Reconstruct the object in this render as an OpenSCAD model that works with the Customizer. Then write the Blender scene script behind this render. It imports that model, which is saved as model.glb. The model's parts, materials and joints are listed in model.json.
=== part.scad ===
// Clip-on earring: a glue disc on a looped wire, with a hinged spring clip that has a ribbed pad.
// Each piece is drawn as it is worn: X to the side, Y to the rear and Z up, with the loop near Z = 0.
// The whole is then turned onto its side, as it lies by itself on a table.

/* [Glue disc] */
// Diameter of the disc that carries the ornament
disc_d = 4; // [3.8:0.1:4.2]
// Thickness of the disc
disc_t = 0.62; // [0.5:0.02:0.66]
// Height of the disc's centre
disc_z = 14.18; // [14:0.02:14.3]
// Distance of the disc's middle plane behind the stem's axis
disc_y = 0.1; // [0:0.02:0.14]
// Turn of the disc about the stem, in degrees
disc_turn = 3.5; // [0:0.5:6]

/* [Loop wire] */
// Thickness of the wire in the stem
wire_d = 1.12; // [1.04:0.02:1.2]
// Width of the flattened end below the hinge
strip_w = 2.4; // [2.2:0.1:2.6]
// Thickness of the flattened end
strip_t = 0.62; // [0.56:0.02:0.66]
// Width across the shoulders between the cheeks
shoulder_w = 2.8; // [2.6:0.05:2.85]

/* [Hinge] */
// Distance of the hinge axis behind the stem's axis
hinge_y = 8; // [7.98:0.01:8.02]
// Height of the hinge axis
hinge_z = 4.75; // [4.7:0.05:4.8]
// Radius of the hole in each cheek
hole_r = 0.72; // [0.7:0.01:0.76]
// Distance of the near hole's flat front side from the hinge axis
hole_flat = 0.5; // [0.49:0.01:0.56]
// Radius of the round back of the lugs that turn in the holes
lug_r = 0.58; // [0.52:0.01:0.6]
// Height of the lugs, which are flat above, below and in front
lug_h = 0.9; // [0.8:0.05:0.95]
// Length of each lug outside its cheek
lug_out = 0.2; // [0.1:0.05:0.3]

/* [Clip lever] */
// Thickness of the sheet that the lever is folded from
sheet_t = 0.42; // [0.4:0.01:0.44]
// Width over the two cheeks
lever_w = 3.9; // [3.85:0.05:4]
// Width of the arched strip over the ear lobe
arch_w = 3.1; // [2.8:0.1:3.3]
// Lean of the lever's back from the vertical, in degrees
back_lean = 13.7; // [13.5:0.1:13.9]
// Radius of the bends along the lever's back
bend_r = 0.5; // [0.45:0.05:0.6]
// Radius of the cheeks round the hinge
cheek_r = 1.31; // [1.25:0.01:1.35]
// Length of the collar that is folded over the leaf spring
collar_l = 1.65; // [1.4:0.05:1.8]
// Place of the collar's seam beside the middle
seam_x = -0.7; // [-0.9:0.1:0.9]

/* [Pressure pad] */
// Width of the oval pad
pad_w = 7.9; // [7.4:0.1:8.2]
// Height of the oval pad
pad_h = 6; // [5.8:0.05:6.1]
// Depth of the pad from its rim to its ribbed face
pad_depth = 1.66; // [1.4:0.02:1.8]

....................

Do this: Every line above that contains the word "which" should be reported.

The reply:
Reconstruct the object in this render as an OpenSCAD model that works with the Customizer. Then write the Blender scene script behind this render. It imports that model, which is saved as model.glb. The model's parts, materials and joints are listed in model.json.
// Height of the lugs, which are flat above, below and in front